When you’re put in this sort of waiting room, ‘your children
will not visit often’. This
is not, however, to suggest an old-people’s home or hospice.
The place is an intimation of death to someone in his prime, with
a very good tan. I as
observer am very sanguine (‘but you may nonetheless be content’). When we reach the end, the idea of ending won’t be
upsetting.
Section
6, the 3-line coda,
Goodbye, Cedar Key,
I know you are waiting
at the end of the earned world,
has
to be seen (or so I think now) in the light of the poem as a whole,
which seems pretty restful, dazzled, dispassionate, its images bright
and sedate. Even the empty
salt cauldron, one of the marks of desolation, is as substantially
there, as ultra-real and corporeal, as the children in the surf at the
beginning.

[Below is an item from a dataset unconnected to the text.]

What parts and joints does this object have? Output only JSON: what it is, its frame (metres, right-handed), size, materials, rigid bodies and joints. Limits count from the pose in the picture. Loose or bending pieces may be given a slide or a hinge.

There’s no
dwelling on putrefaction, no horror.
The meaning or gist is in the whole feeling, and this gathers
around one word at the end, ‘earned’: ‘the earned world’.
I
hope it’s agreed that ‘intention’ is not a useful guide, and
indeed I don’t think I could adequately express what I did intend to
say here. In poetry,
statement is only part of saying. An
earning is a reward for doing something.
The payment might be good or bad, deserved or not.
‘Home art gone and ta’en thy wages.’1
I might have meant ‘it’s a comfort that
death awaits us, when we have served our time.’
There is nothing fearsome about this end-station.
Decrepitude seems not too awful, and things outworn had once a
use. After a quiescent
journey along a sunny road ‘as straight as honour’, there is nothing
to lament.
I’d
be lucky to find myself eventually so calm and accepting.
Many exits are painful. Of
that the poem says nothing. It
has looked at life without reference to pain, giving only one snapshot
of the two-sided coin. It’s a peaceful vision from which complexity and fierceness
have been disbarred. It’s
soothing.
Alan
Marshfield
1 Shakespeare,
Cymbeline, 4.2.258: ‘Fear no more the heat o’ the sun’.